In the summer of 1954, I arrived at a college in the US on a scholarship. At a press interview, I gave my frank opinion about the US hydrogen bomb test conducted at the Bikini Atoll in the Marshall Islands, which caused the islanders severe public health problems and environmental damage. In addition, the test caused radiation-induced illness to every member of the crew on a nearby Japanese fishing boat, as well as the death of one member. As a result of my remarks, I began to receive unsigned hate letters. This was my introduction to the US. This hostile reaction forced me to do some soul searching. It was a temptation to quit and remain silent, but I came out of this experience with a stronger resolve to work for peace and disarmament.
I was deeply disturbed by the way many Americans uncritically and blindly followed the government line justifying the atomic bombings. It was a chilling reminder for me of the wartime behavior of Japanese in unthinkingly swallowing government propaganda and brainwashing.
During this lonely time, I was able to come across the writings of some scholars with profound analyses of the issue. One of them was Richard Falk, professor emeritus of international law at Princeton University, who said:
"The bombings at Hiroshima and Nagasaki were viewed as contributions to the ending of a popular and just war. Therefore they have never been appraised in the necessary way as atrocities. They have never been understood as they certainly would have been understood had Hiroshima and Nagasaki been located (in an Allied country). Somehow we have got to create that awareness, so that Hiroshima is understood to have been on the same level of depravity, and in many ways far more dangerous to us as a species and as a civilization than was even Auschwitz."
The failure to see Hiroshima and Nagasaki as atrocities, regarding those two 1945 bombs as "good bombs" that contributed to winning and ending a just war, helped the American conscience accept the subsequent development of nuclear weapons, thus linking the justification of Hiroshima and Nagasaki to the disastrous nuclear arms race and the Cold War.
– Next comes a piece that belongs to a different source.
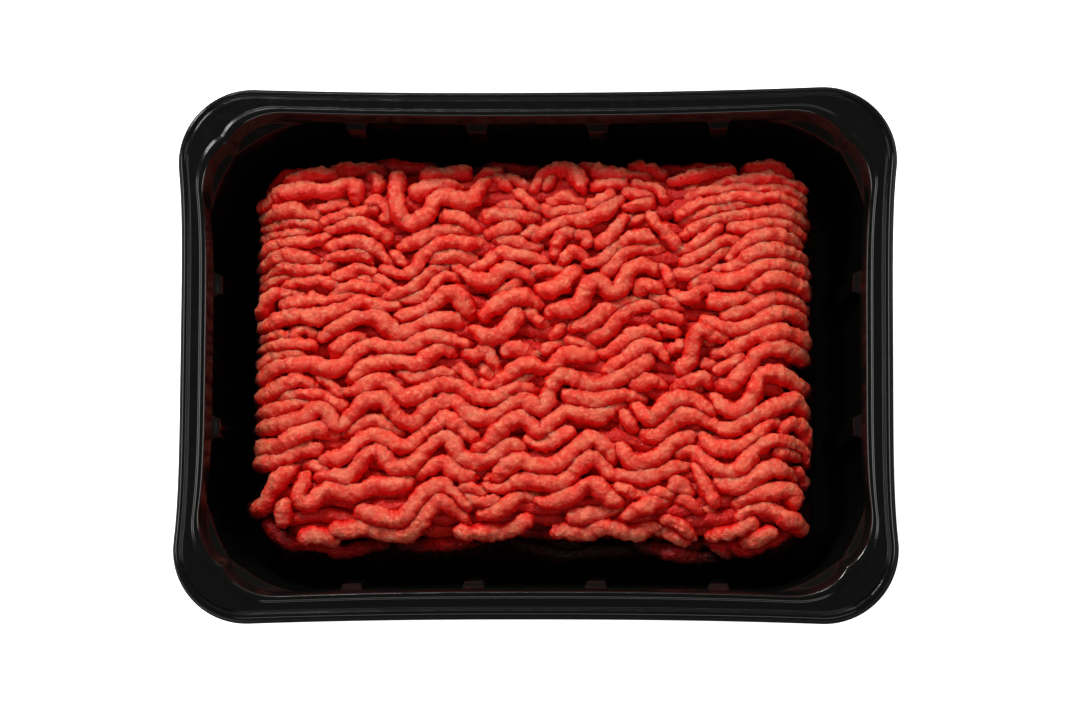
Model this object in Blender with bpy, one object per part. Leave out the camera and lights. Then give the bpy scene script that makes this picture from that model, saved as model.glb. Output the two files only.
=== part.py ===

Examining the current reality of the world's efforts for nuclear disarmament, we hibakusha are dismayed and disturbed at the lack of tangible progress toward that goal. We see the nuclear-weapon states' lack of political will for nuclear disarmament demonstrated by the non-ratification of the Comprehensive Nuclear-Test-Ban Treaty; noncompliance with Article VI of the Treaty on the Non-Proliferation of Nuclear Weapons; the 17-year deadlock in the Conference on Disarmament; the failure to negotiate a nuclear-weapon-free zone in the Middle East; the continued modernization of nuclear arsenals, etc.
Thus, a small number of nuclear-weapon states have kept the world hostage in fear and anxiety while squandering trillions of dollars away from meeting human needs in order to build ever more destructive weapons of mass destruction. This is an intolerable and unacceptable reality.
What should be our response to the nuclear status quo? I have shared my painful memories of the impact and consequences of the atomic bombing of Hiroshima. In the 70 years since then, nuclear-weapon states have developed much more sophisticated nuclear weapons, 17,000 of them, enough to kill every one of us on the planet many times over. Is it not about time we do some soul-searching, critical thinking and positive action about the choice we make for human survival?